A Tourism Perspective: Will the ECOWAS Abolishment of Air Taxes in January 2026 Be a Reality?

By Sheikh A. Tejan Nyang, Tourism Consultant

The recent announcement that the Economic Community of West African States (ECOWAS) has resolved to abolish air ticket taxes effective January 1, 2026, is welcome news, particularly for the tourism, trade, and travel-dependent economies of our region.

For years, West Africa has carried the unenviable label of having the most expensive air transport services on the African continent, a situation that has constrained regional integration, suppressed tourism growth, limited intra-African mobility, and weakened the competitiveness of West African airlines. Mr. Chris Appiah, Director of Transport and Telecommunications at the ECOWAS Commission, confirmed that government-imposed taxes and aviation charges are significant drivers of these high costs. Many of these taxes run counter to International Civil Aviation Organization (ICAO) guidelines and end up suppressing demand rather than supporting growth.

ECOWAS Policy: What It Means

Under a Supplementary Act adopted in December 2024, ECOWAS member states are mandated to remove all air transport taxes by January 1, 2026, reduce mandatory aviation charges by at least 25%, and fully eliminate certain taxes, including the controversial “security tax,” which have no meaningful link to aviation service provision.

This measure was endorsed by ECOWAS Heads of State at their 2023 Abuja Summit, with transport and finance ministers charged with implementation. The intention is to boost regional connectivity, which is essential for trade, tourism, business, education, and cultural exchange.

How Much Do Tickets Really Cost Today?

To appreciate the urgency of this reform, consider actual flight prices on key West African routes with current taxes included:

Banjul to Dakar (Senegal). Round-trip airfares from approximately $170-$295, depending on airline and season. One-way prices can be as low as $78–$83 on budget provisions. Banjul to Accra (Ghana). Typical round-trip fares are around $815–$964.

These figures are striking when compared to shorter distances; for example, the Banjul–Dakar flight (~45 minutes) often costs more than some medium-haul international flights elsewhere. This is despite the proximity that could otherwise make this corridor a hub for tourism, business trips, medical travel, and cultural exchange.

In contrast, flights between other regional hubs (e.g. Lagos to Accra) can be found for hundreds of dollars less due to more liberal aviation policies, lower charges, and stronger competition.

Tourism and Economic Impacts

For the tourism sector, affordability and accessibility are pivotal. High airfares discourage short-stay leisure tourism, hurt conference and business travel markets, reduce regional travel by students, diaspora, and professionals, limit inbound tourism competitiveness, and lower fares directly affect tourist volumes, which in turn stimulates hotel occupancy, ground transportation demand, and out-of-airport spending.

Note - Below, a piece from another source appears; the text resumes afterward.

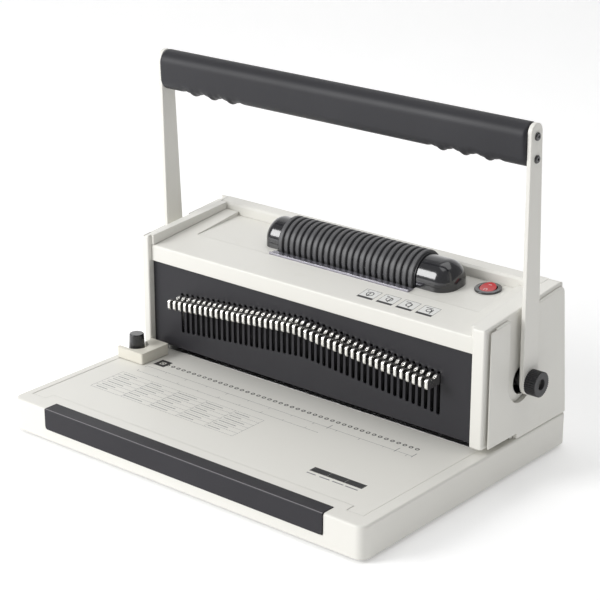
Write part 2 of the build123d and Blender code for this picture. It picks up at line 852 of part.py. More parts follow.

It also makes regional travel more attractive to international tour operators packaging multi-destination West African itineraries.

The Gambian Situation: A Case in Point

In The Gambia, travellers often shoulder two layers of charges:

Taxes that are embedded in the airline ticket, additional levies at airport check-in (often referred to informally as a “security gate tax” implemented by Securiport as directed by The Gambia government.

The latter is not recognised by IATA or incorporated into official ticket pricing standards because Gambian tickets are already considered over-taxed under international norms. These multiple charges cumulatively inflate the total cost of travel, creating a barrier to frequent movement and tourism growth.

Will the Policy Be Effectively Implemented?

The promise of tax abolition is significant, but it will only deliver results if fully implemented across all member states. Challenges remain, including revenue protection instincts among finance ministries, Weak enforcement and monitoring mechanisms, and potential replacement of abolished taxes with similarly burdensome charges under different names without clarity and transparency on compliance. These reforms risk becoming declarations rather than lived reality.

What Must Happen Next

For the ECOWAS air tax reform to succeed and deliver tangible benefits:

Political commitment at the highest level in each member state, transparent publication of aviation fees, and incentive alignment with airlines to ensure fare reductions are passed on to consumers, tourism sector engagement in policy rollout and messaging, monitoring, and public reporting on implementation progress.

Conclusion

If enacted as planned, the removal of air ticket taxes from January 2026 could be transformational for West African tourism and economic integration. It stands to lower travel costs, deepen connectivity, boost intra-regional tourism, and stimulate economic activity across multiple sectors.

But implementation matters. Policies must be enforced with integrity, and savings must translate into real price reductions for travellers.

Affordable air travel is not a luxury, it is a development imperative that can unlock new opportunities for people and economies across West Africa.